[GOAL]: Copy out every line in which the string "FreeCAD" occurs.

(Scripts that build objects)
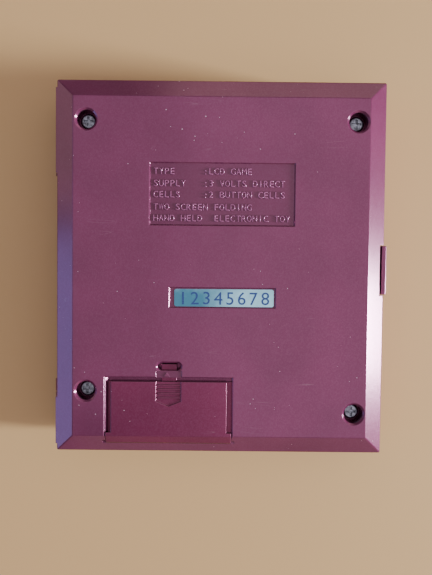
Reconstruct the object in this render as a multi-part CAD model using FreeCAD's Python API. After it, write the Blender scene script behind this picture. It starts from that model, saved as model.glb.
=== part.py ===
"""A two-screen handheld LCD game that folds shut like a book, built as separate pieces.

The row frame: +Z up, X across the case with the hinge at -X, Y along the hinge, millimetres. The game lies
closed on the front of its lid, with the battery door and the case screws facing up. The origin is the centre
of the lid's front face, so the lid fills z 0 to 11.5 and the base half fills z 11.5 to 23.

Both halves are modelled in one half frame, (x, y, depth), where depth 0 is the seam between the halves and
depth grows outwards to the outer face. place() puts a half-frame shape into the base, or mirrors it into the
lid, so the two screens and the two pairs of game buttons face each other when the case is shut.
"""

import FreeCAD, Part
import math
import os

Vector = FreeCAD.Vector

# ---- driving dimensions ---------------------------------------------------------------------------------
CASE_X = 75.0
CASE_Y = 85.0
HALF_DEPTH = 11.5
RIM_GAP = 0.15  # each half's rim stops this far short of the seam
BEVEL_IN = 4.15
BEVEL_DOWN = 3.1
WALL = 1.5
EDGE_RADIUS = 0.4
FIT = 0.1  # loose fit between a dropped-in piece and its pocket

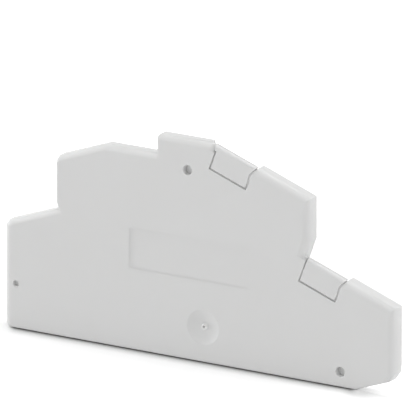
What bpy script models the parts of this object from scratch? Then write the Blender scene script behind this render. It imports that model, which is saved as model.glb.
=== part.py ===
"""End cover for a stepped double-level terminal block, moulded in one piece.

The plate stands on its long edge, with its outer face towards -Y and its open inner side towards +Y.
Shapes are drawn as (x, z) points from the plate's lower left corner, and depth y runs from the outer
face inwards. The finished cover is placed with the middle of its underside at the origin.
"""
import bmesh
import bpy
import math

for old in list(bpy.data.objects):
    bpy.data.objects.remove(old, do_unlink=True)

MM = 0.001

# Plate
THICKNESS = 2.2 * MM
SKIN = 1.0 * MM
WEB_THICKNESS = 0.85 * MM
RIM_WIDTH = 1.2 * MM
SLOPE = math.radians(20.0)

# Left side of the stepped outline: a sloping shoulder, a step, a sloping peak, a flat and the raised top
SHOULDER_HEIGHT = 16.52 * MM
SHOULDER_RUN = 9.2 * MM
STEP_FOOT = 1.18 * MM
PEAK_RUN = 8.6 * MM
FLAT_RUN = 9.03 * MM
RAISED_STEP = 3.08 * MM
RAISED_LENGTH = 10.02 * MM

# Right side: the heel, two sloping lands with a marker groove each, and the wall between them
HEEL_RUN = 6.8 * MM
LOWER_LAND_HEIGHT = 13.65 * MM
WALL_BEND = 2.77 * MM
UPPER_WALL = 6.46 * MM

# Corners in the plane of the plate: how far along each edge the cut runs, and its steps: one is straight
LEFT_CHAMFER = 0.68 * MM
PEAK_CHAMFER = 0.5 * MM
RAISED_CHAMFER = 0.3 * MM
HEEL_CHAMFER = 1.05 * MM
LAND_CORNER = 0.12 * MM
CHAMFER_STEPS = 1
ARC_STEPS = 4

# Rounding from the outer face over each edge
EDGE_ROUND = 1.3 * MM
TOP_ROUND = 0.95 * MM
STEP_ROUND = 0.4 * MM
FOOT_ROUND = 0.35 * MM
WEB_ROUND = 0.55 * MM
ROUND_STEPS = 8

# Marker grooves, measured up the slope from the land's low corner and down from the land
UPPER_GROOVE_START = 10.42 * MM
LOWER_GROOVE_START = 9.58 * MM
GROOVE_WIDTH = 6.5 * MM
GROOVE_DEPTH = 3.92 * MM
GROOVE_WALL = 0.58 * MM
LEAD_IN = 0.63 * MM
LEAD_IN_DEPTH = 1.55 * MM
UNDERCUT = 0.13 * MM
UNDERCUT_DEPTH = 2.9 * MM
HOOK = 0.36 * MM
HOOK_DEPTH = 1.0 * MM
POCKET_CLEARANCE = 0.2 * MM
SCORE_DEPTH = 0.4 * MM
SCORE_MOUTH = 0.34 * MM
SCORE_ROOT = 0.16 * MM
SEAM_DEPTH = 0.22 * MM
SEAM_MOUTH = 0.28 * MM
SEAM_EASE = 0.22 * MM
SEAM_EASE_DEPTH = 0.1 * MM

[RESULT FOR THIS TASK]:
Reconstruct the object in this render as a multi-part CAD model using FreeCAD's Python API. After it, write the Blender scene script behind this picture. It starts from that model, saved as model.glb.
import FreeCAD, Part
Vector = FreeCAD.Vector